L’Histoire autorise quelque espoir. En effet, il y a eu un répit dans les coups d’État, après la première vague démocratique consécutive aux conférences nationales et au Sommet de La Baule, comme l’écrit le général Cheikh Sène, ancien patron du renseignement sénégalais* : « Entre 1950 et 2000, 53 pays ont subi 85 coups d’État, ayant abouti à des changements de régime. Après une période de répit dans les années 1990, le continent africain est celui qui a connu le plus de coups d’État dans les années 2000, avec 27 tentatives de putsch. »

Les régimes de la vague démocratique à venir, reviendront tout aussi naturellement à la Communauté économique des États d’Afrique de l’Ouest (Cedeao), laquelle devra toutefois rester intransigeante en matière de respect des valeurs et des règles démocratiques. En se montrant ferme avec les militaires, la Cedeao parviendra à imposer un arrêt définitif des coups d’État, parce qu’elle aura prouvé qu’ils sont anachroniques et totalement contreproductifs. En plus d’être un vernis idéologique destiné à légitimer politiquement les putschs, le discours panafricaniste et souverainiste est une rente pour des activistes enclins à monnayer leur « soutien mercenaire » à la Russie.

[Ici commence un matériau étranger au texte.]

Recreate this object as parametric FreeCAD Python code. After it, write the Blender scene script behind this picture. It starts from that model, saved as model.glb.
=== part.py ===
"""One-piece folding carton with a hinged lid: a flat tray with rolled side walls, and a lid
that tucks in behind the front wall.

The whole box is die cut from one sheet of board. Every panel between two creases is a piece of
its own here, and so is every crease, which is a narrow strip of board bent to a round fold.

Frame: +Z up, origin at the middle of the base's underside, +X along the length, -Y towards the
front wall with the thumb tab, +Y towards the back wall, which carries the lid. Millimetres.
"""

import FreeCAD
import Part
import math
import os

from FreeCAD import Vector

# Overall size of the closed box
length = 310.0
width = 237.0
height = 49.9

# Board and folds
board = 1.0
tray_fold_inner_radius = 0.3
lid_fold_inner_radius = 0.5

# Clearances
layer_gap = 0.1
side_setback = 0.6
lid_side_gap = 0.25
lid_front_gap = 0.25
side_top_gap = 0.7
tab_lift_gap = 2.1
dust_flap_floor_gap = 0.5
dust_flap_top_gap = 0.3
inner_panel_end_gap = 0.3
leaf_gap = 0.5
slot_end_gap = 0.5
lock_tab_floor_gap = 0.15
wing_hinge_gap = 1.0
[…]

Le véritable souverainisme implique, lui, un combat pour l’essor économique, comme l’ont prouvé l’Inde et la Chine. Ancienne colonie britannique, la première dispose d’un PNB supérieur à celui de l’ex-puissance colonisatrice, tandis que la deuxième, elle, est sortie du « siècle des humiliations » pour devenir la deuxième puissance mondiale. C’est à cela que doit ressembler le souverainisme : un problème politique dont l’émergence économique est la solution. Dans les pays où cette émergence est une réalité, les populations ont confiance en elles et osent défier l’Occident. En Afrique, où elle tarde à se concrétiser, il y a du ressentiment.

Nous devons nous rendre à l’évidence : le ressentiment et l’exploitation de la rente mémorielle, nous tirent vers le bas, nos élites politico-intellectuelles évoquant continuellement la colonisation pour se dédouaner des échecs de leurs politiques de développement. Certains argueront que de nombreux pays, à l’instar d’Israël, ne lésinent pas, eux non plus, sur l’alimentation de références mémorielles. Sauf que Tel-Aviv s’est appuyé sur la rente mémorielle pour bâtir un État et une économie prospères, précisément parce qu’elle ne se contente pas de dire ses frustrations.

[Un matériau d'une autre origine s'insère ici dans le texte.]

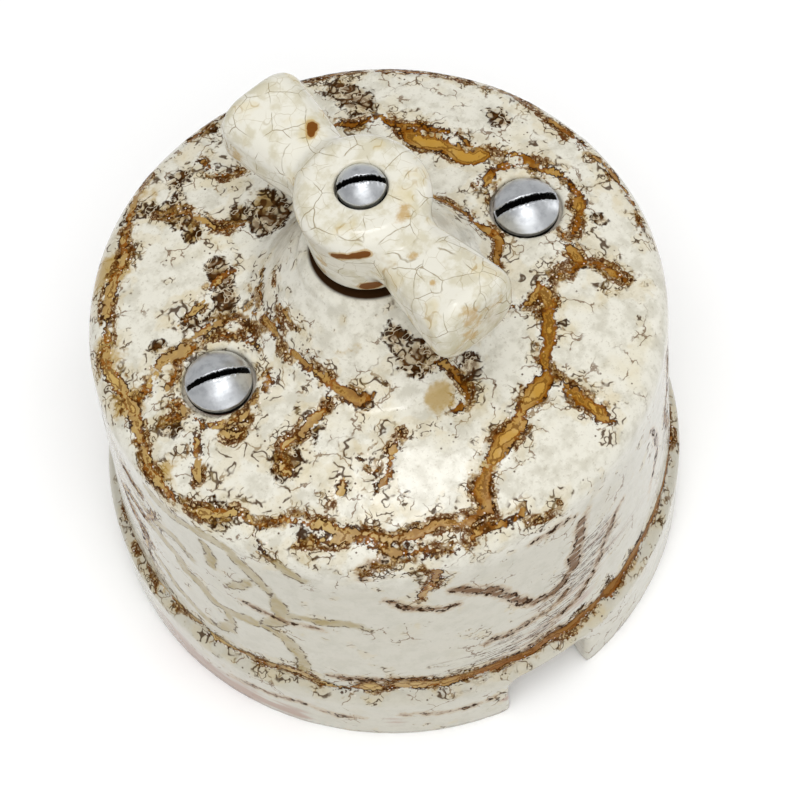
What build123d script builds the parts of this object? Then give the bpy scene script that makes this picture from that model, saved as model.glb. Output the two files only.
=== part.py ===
"""Surface-mounted ceramic rotary wall switch, in millimetres.

The origin is the centre of the back, the face that lies on the wall. +Z points out of the
wall, towards the knob. The two cover screws stand on the X axis, and the cable notch in the
cover's skirt faces -Y, which is down when the switch hangs on a wall.
"""
import os
from math import cos, radians, sin

from build123d import *

# ---- Driving dimensions -------------------------------------------------------------------
FIT_GAP = 0.03             # radial gap of a screw or pin in its own hole
RUNNING_GAP = 0.05         # radial gap of the spindle in its bushes
CUT_PAST = 1.0             # how far a cutting shape runs past the face it cuts
COVER_RADIUS = 35.0        # the skirt at the foot of the cover
SKIRT_HEIGHT = 10.2
SKIRT_EDGE_Z = 9.0         # where the skirt's rounded top edge begins
WALL_FOOT_RADIUS = 33.75
WALL_TOP_RADIUS = 32.35
SHOULDER_RADIUS = 3.2      # rounding between the wall and the top of the cover
TOP_EDGE_Z = 43.0          # where the shoulder meets the domed top
TOP_INNER_Z = 45.1         # the domed top at the foot of the boss
SCREW_SEAT_Z = 43.0        # floor of the two screw recesses
BOSS_FOOT_RADIUS = 13.4
BOSS_FLANK_Z = 46.4        # where the boss's flank leaves its foot
BOSS_TOP_RADIUS = 7.9
BOSS_TOP_ROUNDING = 1.5
SCREW_RECESS_RADIUS = 4.05
SCREW_HOLE_RADIUS = 2.3    # in the cover, under the recesses
BOSS_TOP_Z = 54.2
COVER_INNER_RADIUS = 31.0
COVER_CEILING_Z = 40.5
BOSS_HOLLOW = ((9.0, COVER_CEILING_Z), (6.0, 50.5))  # its foot and top, as radius and height
SPINDLE_HOLE_RADIUS = 4.2
NOTCH_WIDTH = 10.6
NOTCH_HEIGHT = 8.7
NOTCH_CORNER = 2.0

BASE_RADIUS = 30.4
BASE_THICKNESS = 8.0
FIXING_PITCH = 40.0        # between the two wall screws, along Y
FIXING_SLOT_RADIUS = 2.15
FIXING_SLOT_LENGTH = 7.0
FIXING_HEAD_RADIUS = 4.2
FIXING_SEAT_Z = 4.5        # where the heads of the wall screws rest
COUNTERSINK_RADIUS = 4.2   # for the pillar screws, from behind
COUNTERSINK_LAND = 0.6
COUNTERSINK_DEPTH = 2.7
CABLE_CHANNEL = (11.5, -25.6)  # width, and the Y where it ends, in line with the notch

SCREW_PITCH_RADIUS = 19.9  # cover screws and pillars from the axis
M4_RADIUS = 1.95
M3_RADIUS = 1.45
PILLAR_ACROSS_FLATS = 7.0
LOWER_PILLAR_TOP = 26.0
UPPER_PILLAR_TOP = 40.4

BRIDGE_THICKNESS = 1.6
BRIDGE_TOP = LOWER_PILLAR_TOP + BRIDGE_THICKNESS
BRIDGE_LENGTH = 50.0
BRIDGE_WIDTH = 18.0
BUSH_RADIUS = 4.5
BUSH_BOTTOM = 25.2
BUSH_TOP = 34.0
BUSH_FLANGE = (6.5, 1.2)   # radius and thickness
LOWER_BUSH_RADIUS = 3.5
LOWER_BUSH_BOTTOM = 0.7
LOWER_BUSH_FLANGE = (5.0, 0.8)

SPINDLE_RADIUS = 3.0
PIVOT_RADIUS = 2.0
SPINDLE_BOTTOM = 1.5
SPINDLE_TOP = 62.0
DRIVE_SQUARE = 6.0         # the square that drives the rotor and the cam
DRIVE_BOTTOM = 10.4
DRIVE_TOP = 24.6
KNOB_SQUARE = 4.6          # the square that drives the knob
KNOB_SQUARE_BOTTOM = 55.2
RING_GROOVE_Z = 34.15
RING_THICKNESS = 0.7
RING_RADIUS = 5.4
RING_GROOVE_RADIUS = 2.5

TERMINAL_ANGLES = (45, 135, 225, 315)
TERMINAL_RADIUS = 21.5     # centre of a terminal block from the axis
TERMINAL_SIZE = 8.0
TERMINAL_TOP = 17.0
STRIP_THICKNESS = 1.0
STRIP_WIDTH = 5.0
STRIP_TOP = BASE_THICKNESS + STRIP_THICKNESS
STRIP_START = 6.0          # inner end of a strip from the axis
WIRE_HOLE_RADIUS = 1.6
WIRE_HOLE_Z = 12.5
RIVET_DISTANCE = 13.5      # from the axis
RIVET_RADIUS = 1.2
RIVET_HEAD_RADIUS = 2.1
RIVET_HEAD_HEIGHT = 0.8
RIVET_BOTTOM = 2.2
CONTACT_RADIUS = 8.5       # contact tips from the axis
CONTACT_PLANE = 10.0       # top of the fixed tips
CONTACT_LIFT_GAP = 0.02
BLADE_BOTTOM = 11.0
BLADE_TOP = 11.8
BLADE_ANGLES = (45, 135)   # the two terminals joined at rest

ROTOR_RADIUS = 12.0
ROTOR_BOTTOM = 12.5
ROTOR_TOP = 20.3
SPRING_POCKET_TOP = 17.5
SPRING_POCKET_RADIUS = 2.3
KEEPER_SIZE = (4.0, 2.2)   # pegs at the two ends of the blade, radial and along it
KEEPER_BOTTOM = 10.7
CAM_WIDTH = 11.0           # across the flats of the square detent cam
CAM_BOTTOM = 20.8
LEAF_THICKNESS = 0.5
LEAF_BOTTOM = 21.1
LEAF_TOP = 24.3
LEAF_SPAN = 12.5           # from the axis to a leaf's pin, along X
PIN_RADIUS = 1.0
LEAF_FACE = CAM_WIDTH / 2 + CONTACT_LIFT_GAP
PIN_OFFSET = LEAF_FACE + LEAF_THICKNESS + PIN_RADIUS + FIT_GAP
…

Les États-Unis ont été des colonies anglaises mais, dès l’indépendance, ils ont tourné la page pour bâtir ce qui est devenu l’empire américain. Plus de six décennies après leurs indépendances, les Africains campent toujours devant le mur des lamentations, maudissant l’ordre mondial inégal, alors même que les causes endogènes de leur infortune, l’emportent désormais amplement sur les motifs exogènes. Bientôt, le nombre d’années d’indépendance dépassera celui de la colonisation. L’Afrique s’éveillera le jour où elle comprendra que le combat qu’elle doit mener, a tout à voir avec l’économie.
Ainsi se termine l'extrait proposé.